Bilanz zum Maut-Ausschuss Oppositionsparteien konstatieren »schwerste Fehler« Scheuers

Die Pkw-Maut war Andreas Scheuers Prestigeobjekt – und endete in einem politischen und finanziellen Debakel. In ihrer Bilanz zum Maut-Untersuchungsausschuss rechnen FDP, Linke und Grüne mit dem Verkehrsminister ab.
Erinnerungslücken: Minister Scheuer als Zeuge vor dem Maut-Untersuchungsausschuss (Foto vom 1. Oktober 2020)

Erinnerungslücken: Minister Scheuer als Zeuge vor dem Maut-Untersuchungsausschuss (Foto vom 1. Oktober 2020)

Foto: Michael Kappeler / dpa

So viel politische Eintracht sieht man bei FDP, Grünen und Linken selten: Für die drei Oppositionsparteien steht außer Frage, dass Verkehrsminister Andreas Scheuer (CSU) bei der gescheiterten Pkw-Maut gravierende Fehler zu verantworten hat und dadurch in seinem Amt untragbar geworden ist.

»Was hier an Verfehlungen vorliegt, das geht weit über das Maß hinaus, was ohne politische Konsequenzen bleiben darf«, sagte Grünenfraktionsvize Oliver Krischer zur Bilanz des Maut-Untersuchungsausschusses des Bundestags. Es sei ein Unding, dass Scheuer noch im Amt sei. Die drei Oppositionsfraktionen beanstandeten gravierende Rechtsverstöße, unzulängliche Prozesse und mangelnden Aufklärungswillen des Ministeriums.

Ganz ausgestanden ist die Sache für Scheuer nicht. Im Juni soll auch der Bundestag noch einmal über die Maut-Aufarbeitung debattieren.

»Was hier an Verfehlungen vorliegt, das geht weit über das Maß hinaus, was ohne politische Konsequenzen bleiben darf.«

Oliver Krischer, Grüne

Der FDP-Verkehrsexperte Oliver Luksic hielt Scheuer »schwerste Fehler« und Verstöße gegen das Haushalts- und Vergaberecht vor.
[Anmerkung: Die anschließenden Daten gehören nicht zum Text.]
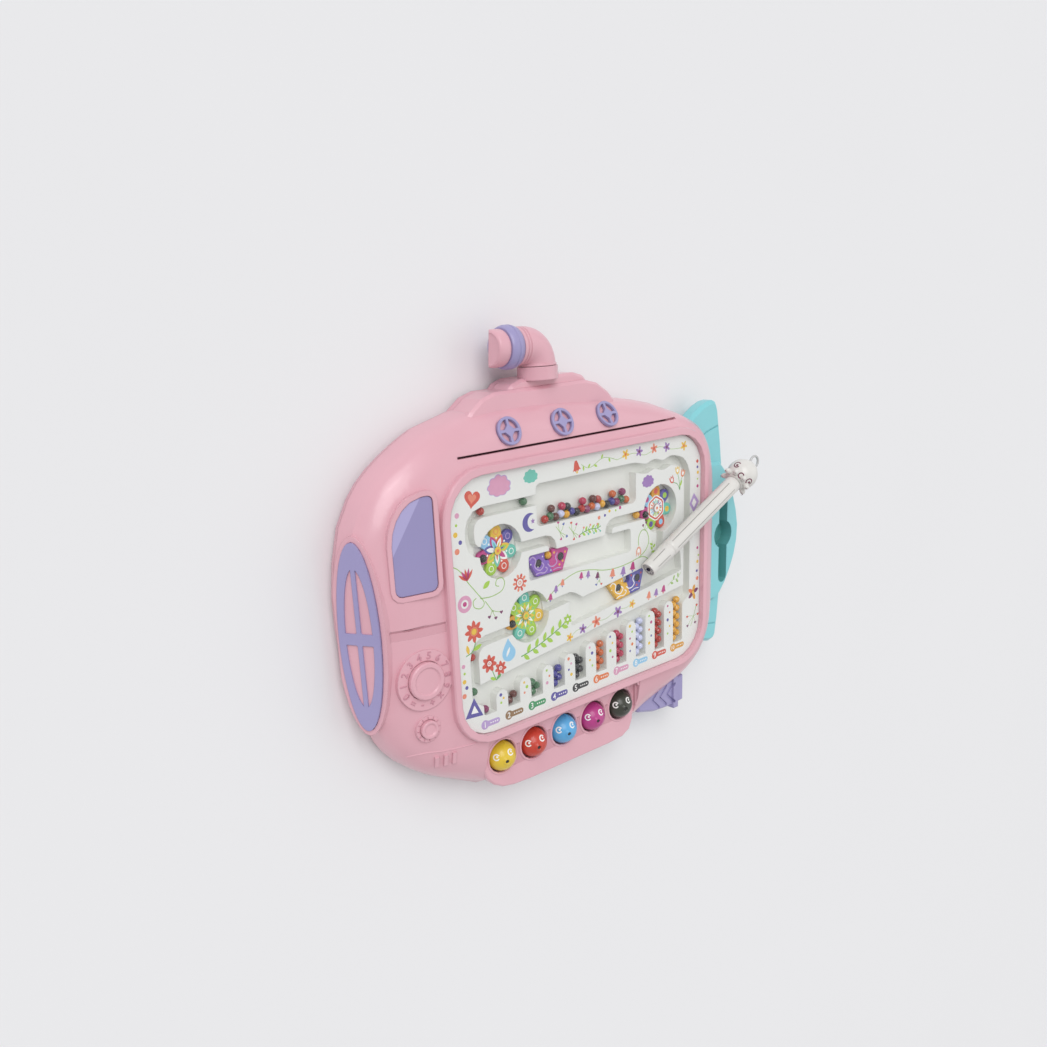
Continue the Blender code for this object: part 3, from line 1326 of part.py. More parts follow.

Linke-Obmann Jörg Cezanne sagte, entsprechende Bewertungen des Bundesrechnungshofes hätten sich »vollumfänglich bewahrheitet«.

Zudem bezweifelt Cezanne mit Blick auf angeforderte Dokumente für den Ausschuss, dass alle Unterlagen vorhanden seien. Auch Luksic forderte dringende Reformen der Abläufe im Ministerium. »Dazu gehört, dass Regierungsmitglieder weder ihre Abgeordneten-Mail noch ihre private Mail-Adresse für die dienstliche Kommunikation nutzen dürfen.«

Die umstrittene Pkw-Maut – ein Prestigeprojekt der CSU in der schwarz-roten Bundesregierung – war im Juni 2019 vom Europäischen Gerichtshof (EuGH) als rechtswidrig gestoppt worden. Zentrales Problem war, dass nach dem Modell nur inländische Fahrer für Mautzahlungen voll bei der Kfz-Steuer entlastet werden sollten. FDP, Grüne und Linke bezeichneten das Scheitern der Maut vor dem EuGH als »absehbar«.

Die ursprünglich vorgesehenen Betreiber fordern 560 Millionen Euro Schadensersatz, nachdem der Bund die Verträge direkt nach dem Urteil gekündigt hatte. Dazu läuft ein Schiedsverfahren.

Scheuer hat die Vorwürfe und die Forderungen der Betreiber mehrfach strikt zurückgewiesen. Mit dem Ausschuss gab es teils auch Streit um das Bereitstellen von E-Mails.

Im Fokus der Ausschussarbeit standen auch Vorwürfe gegen Scheuer, die Betreiberverträge trotz des anstehenden EuGH-Urteils noch Ende 2018 geschlossen zu haben, bevor Rechtssicherheit bestand. Grüne, FDP und Linke kommen »zu dem eindeutigen Schluss«, dass es ein Angebot gab, die Unterzeichnung erst nach dem Urteil vorzunehmen – und verweisen auf sieben entsprechende Zeugenaussagen von Managern der Betreiberseite. Scheuer hatte der Darstellung widersprochen und gesagt, so ein Angebot habe es nach seiner Erinnerung nicht gegeben. Eine geforderte Gegenüberstellung kam im Ausschuss nicht zustande.

Das Gremium hatte im Dezember 2019 die Arbeit aufgenommen. Neben FDP, Linken und Grünen hat auch die Koalition eine Bewertung vorgelegt. Die SPD erklärte Mitte April, Scheuer habe sich durch seine Entscheidungen auf einen »fahrlässigen Blindflug« begeben. Er trage die Verantwortung für drohende Entschädigungsansprüche.